When Bishop proposed the idea for Hearts in Suspension, King said he was initially reluctant to relive that turbulent time and write a first-person essay about it. He agreed, in part, because royalties from book sales will go to the publisher, the University of Maine Press.
Michael Alpert is director of the University of Maine Press. He also authored an essay in the book, which includes photographs and the reprint of King’s novella Hearts in Atlantis, a fictionalized rendition of King’s first year at UMaine.
In 1966, Alpert transferred from UMaine to The New School for Social Research in New York City, where he witnessed extreme violence. Alpert said he returned to Maine traumatized.
Taking part in a writing workshop that included King and others was a form of rescue, he said.
“That writing workshop was what I needed. Until I wrote that essay for the book, I had never articulated where I was emotionally at that time, to anyone, including my children,” Alpert said. “The book provided an opportunity, or a compelling reason … to talk about the truth of my experience in those years. I’m very thankful for that opportunity.”
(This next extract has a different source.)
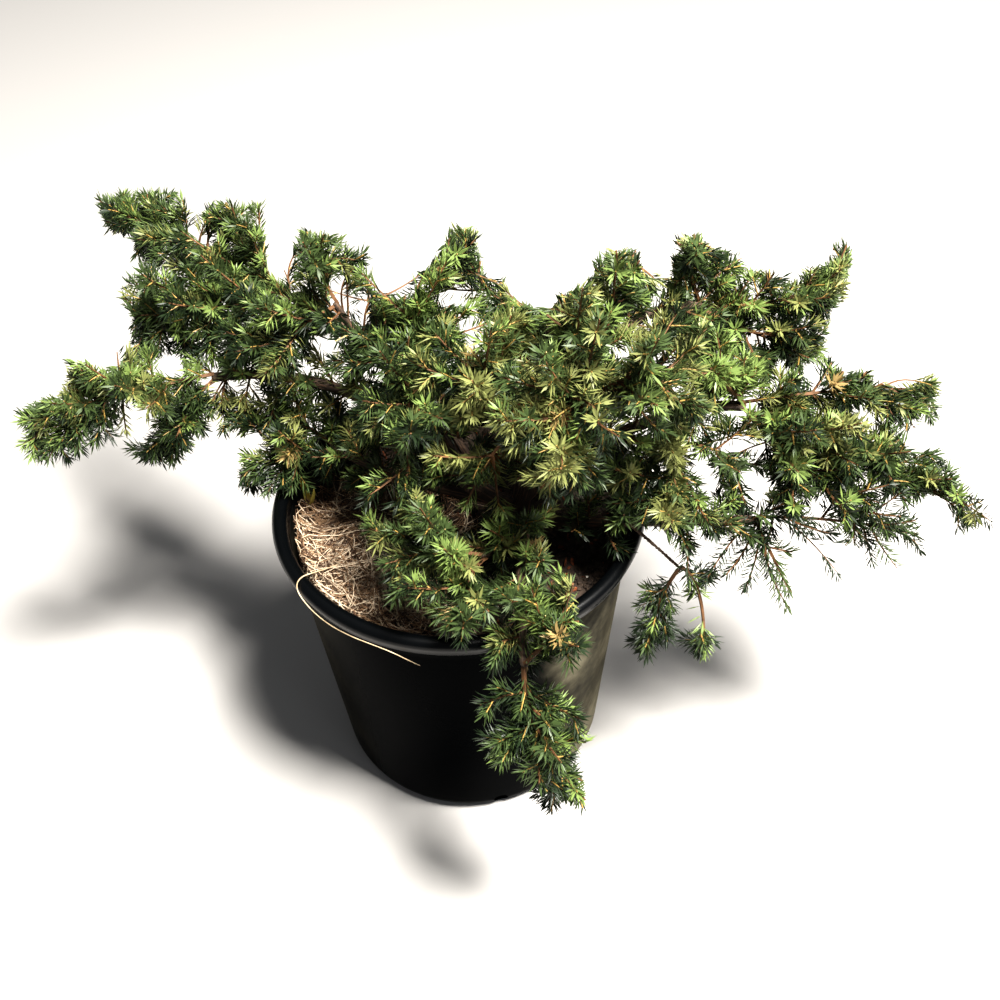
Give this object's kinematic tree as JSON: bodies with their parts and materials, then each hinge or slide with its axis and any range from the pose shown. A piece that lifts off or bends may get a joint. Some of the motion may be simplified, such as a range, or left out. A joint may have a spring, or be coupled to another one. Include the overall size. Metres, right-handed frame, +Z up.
{
  "type": "potted spreading juniper",
  "caption": "Wide, low evergreen shrub: a short leaning trunk forks into arching boughs that end in bristly needle shoots, rooted in compost in a tapered round nursery pot with a rolled rim.",
  "frame": {"origin": "middle of the pot's flat underside, on the ground", "axes": "+Z up along the pot's axis; +X to the right and +Y away from the eye, as the picture shows the plant from the front"},
  "size_m": [0.5465, 0.4165, 0.3895],
  "materials": {
    "nursery_pot_plastic": "black moulded polyethylene, satin, glossier on the rolled rim",
    "potting_compost": "damp bark-based compost, matte, with a mat of dry grass on one side",
    "juniper_bark": "thin scaly bark, grey-brown to orange-brown on young wood, matte",
    "juniper_needles": "waxy green awl-shaped needles, satin"
  },
  "bodies": {
    "root": {"pot": "nursery_pot_plastic", "soil": "potting_compost", "trunk": "juniper_bark", "back_bough": "juniper_bark", "back_left_bough": "juniper_bark", "back_right_bough": "juniper_bark", "centre_bough": "juniper_bark", "crest_limb": "juniper_bark", "front_bough": "juniper_bark", "front_left_limb": "juniper_bark", "hanging_limb": "juniper_bark", "high_bough": "juniper_bark", "high_left_limb": "juniper_bark", "inner_right_limb": "juniper_bark", "left_bough": "juniper_bark", "left_upright_limb": "juniper_bark", "low_left_bough": "juniper_bark", "low_right_bough": "juniper_bark", "right_bough": "juniper_bark", "upper_left_bough": "juniper_bark", "upper_right_bough": "juniper_bark", "back_foliage": "juniper_needles", "back_left_foliage": "juniper_needles", "back_right_foliage": "juniper_needles", "centre_left_foliage": "juniper_needles", "centre_low_foliage": "juniper_needles", "centre_top_foliage": "juniper_needles", "crest_foliage": "juniper_needles", "crown_arch_foliage": "juniper_needles", "crown_front_foliage": "juniper_needles", "crown_left_foliage": "juniper_needles", "crown_low_foliage": "juniper_needles", "crown_right_foliage": "juniper_needles", "crown_top_foliage": "juniper_needles", "front_left_foliage": "juniper_needles", "front_low_foliage": "juniper_needles", "front_right_foliage": "juniper_needles", "front_tip_foliage": "juniper_needles", "hanging_inner_foliage": "juniper_needles", "hanging_mid_foliage": "juniper_needles", "inner_front_foliage": "juniper_needles", "inner_right_foliage": "juniper_needles", "left_hanging_foliage": "juniper_needles", "left_inner_foliage": "juniper_needles", "left_tip_foliage": "juniper_needles", "left_under_foliage": "juniper_needles", "left_upright_foliage": "juniper_needles", "low_right_mid_foliage": "juniper_needles", "low_right_tip_foliage": "juniper_needles", "over_rim_foliage": "juniper_needles", "right_fan_foliage": "juniper_needles", "right_low_foliage": "juniper_needles", "right_tip_foliage": "juniper_needles", "right_tuft_foliage": "juniper_needles", "upper_left_fan_foliage": "juniper_needles", "upper_left_tip_foliage": "juniper_needles", "upper_left_tuft_foliage": "juniper_needles", "upper_right_crest_foliage": "juniper_needles", "upper_right_tip_foliage": "juniper_needles", "upper_right_under_foliage": "juniper_needles"}
  },
  "joints": []
}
Today, Alpert also is president of the Greater Bangor Area NAACP and is on the city of Bangor’s Board of Ethics. He encouraged audience members to be empowered and to make the place in which they live better through public service.
“I think it’s important to be politically committed, which means to actually run for public office at the local level,” he said. “These local offices can make a big difference. It’s part of the way in which a movement is built.”
Hearts in Suspension is dedicated in memory of Burton Hatlen, Edward “Ted” Holmes and Edward “Sandy” Ives, three of King’s inspirational UMaine professors. The 373-page book may be ordered on the University of Maine Press website.